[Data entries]
☆ ☆ ☆ ☆
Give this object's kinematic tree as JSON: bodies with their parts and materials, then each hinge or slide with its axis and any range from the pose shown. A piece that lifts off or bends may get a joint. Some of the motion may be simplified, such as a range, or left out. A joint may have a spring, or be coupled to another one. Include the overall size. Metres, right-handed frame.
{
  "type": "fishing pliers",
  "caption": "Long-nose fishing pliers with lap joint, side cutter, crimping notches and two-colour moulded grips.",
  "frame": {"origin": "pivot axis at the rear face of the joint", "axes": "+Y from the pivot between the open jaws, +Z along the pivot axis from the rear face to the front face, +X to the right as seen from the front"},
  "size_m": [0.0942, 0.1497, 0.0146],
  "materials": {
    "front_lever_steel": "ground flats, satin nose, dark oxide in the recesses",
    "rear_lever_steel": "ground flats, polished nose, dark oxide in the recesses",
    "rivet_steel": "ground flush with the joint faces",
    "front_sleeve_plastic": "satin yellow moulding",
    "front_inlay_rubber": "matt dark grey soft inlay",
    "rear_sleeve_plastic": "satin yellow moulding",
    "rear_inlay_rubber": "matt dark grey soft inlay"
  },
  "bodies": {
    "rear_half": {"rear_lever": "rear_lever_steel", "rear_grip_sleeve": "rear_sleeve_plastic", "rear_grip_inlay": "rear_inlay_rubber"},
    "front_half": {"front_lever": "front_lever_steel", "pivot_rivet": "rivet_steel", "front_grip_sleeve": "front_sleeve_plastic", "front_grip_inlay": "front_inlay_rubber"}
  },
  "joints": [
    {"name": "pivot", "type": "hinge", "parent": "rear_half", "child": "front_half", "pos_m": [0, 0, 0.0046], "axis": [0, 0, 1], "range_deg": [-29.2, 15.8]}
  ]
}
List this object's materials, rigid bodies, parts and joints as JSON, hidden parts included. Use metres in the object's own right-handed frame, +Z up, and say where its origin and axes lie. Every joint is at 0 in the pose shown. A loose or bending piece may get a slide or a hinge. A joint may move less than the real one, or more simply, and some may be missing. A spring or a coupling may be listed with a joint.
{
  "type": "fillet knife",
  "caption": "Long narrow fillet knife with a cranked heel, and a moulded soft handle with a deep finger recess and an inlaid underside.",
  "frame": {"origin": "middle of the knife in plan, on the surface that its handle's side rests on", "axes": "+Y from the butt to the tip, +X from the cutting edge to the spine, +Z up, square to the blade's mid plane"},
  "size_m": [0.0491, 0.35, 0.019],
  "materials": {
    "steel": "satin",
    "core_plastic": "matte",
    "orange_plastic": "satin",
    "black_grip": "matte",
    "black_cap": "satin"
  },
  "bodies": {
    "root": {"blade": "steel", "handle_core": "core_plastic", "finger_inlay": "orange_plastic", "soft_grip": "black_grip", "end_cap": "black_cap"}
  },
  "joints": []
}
☆ ☆ ☆ ☆
EXERCISE PROMPT
Restate every line of the data word for word.

TASK ANSWER
Give this object's kinematic tree as JSON: bodies with their parts and materials, then each hinge or slide with its axis and any range from the pose shown. A piece that lifts off or bends may get a joint. Some of the motion may be simplified, such as a range, or left out. A joint may have a spring, or be coupled to another one. Include the overall size. Metres, right-handed frame.
{
  "type": "fishing pliers",
  "caption": "Long-nose fishing pliers with lap joint, side cutter, crimping notches and two-colour moulded grips.",
  "frame": {"origin": "pivot axis at the rear face of the joint", "axes": "+Y from the pivot between the open jaws, +Z along the pivot axis from the rear face to the front face, +X to the right as seen from the front"},
  "size_m": [0.0942, 0.1497, 0.0146],
  "materials": {
    "front_lever_steel": "ground flats, satin nose, dark oxide in the recesses",
    "rear_lever_steel": "ground flats, polished nose, dark oxide in the recesses",
    "rivet_steel": "ground flush with the joint faces",
    "front_sleeve_plastic": "satin yellow moulding",
    "front_inlay_rubber": "matt dark grey soft inlay",
    "rear_sleeve_plastic": "satin yellow moulding",
    "rear_inlay_rubber": "matt dark grey soft inlay"
  },
  "bodies": {
    "rear_half": {"rear_lever": "rear_lever_steel", "rear_grip_sleeve": "rear_sleeve_plastic", "rear_grip_inlay": "rear_inlay_rubber"},
    "front_half": {"front_lever": "front_lever_steel", "pivot_rivet": "rivet_steel", "front_grip_sleeve": "front_sleeve_plastic", "front_grip_inlay": "front_inlay_rubber"}
  },
  "joints": [
    {"name": "pivot", "type": "hinge", "parent": "rear_half", "child": "front_half", "pos_m": [0, 0, 0.0046], "axis": [0, 0, 1], "range_deg": [-29.2, 15.8]}
  ]
}
List this object's materials, rigid bodies, parts and joints as JSON, hidden parts included. Use metres in the object's own right-handed frame, +Z up, and say where its origin and axes lie. Every joint is at 0 in the pose shown. A loose or bending piece may get a slide or a hinge. A joint may move less than the real one, or more simply, and some may be missing. A spring or a coupling may be listed with a joint.
{
  "type": "fillet knife",
  "caption": "Long narrow fillet knife with a cranked heel, and a moulded soft handle with a deep finger recess and an inlaid underside.",
  "frame": {"origin": "middle of the knife in plan, on the surface that its handle's side rests on", "axes": "+Y from the butt to the tip, +X from the cutting edge to the spine, +Z up, square to the blade's mid plane"},
  "size_m": [0.0491, 0.35, 0.019],
  "materials": {
    "steel": "satin",
    "core_plastic": "matte",
    "orange_plastic": "satin",
    "black_grip": "matte",
    "black_cap": "satin"
  },
  "bodies": {
    "root": {"blade": "steel", "handle_core": "core_plastic", "finger_inlay": "orange_plastic", "soft_grip": "black_grip", "end_cap": "black_cap"}
  },
  "joints": []
}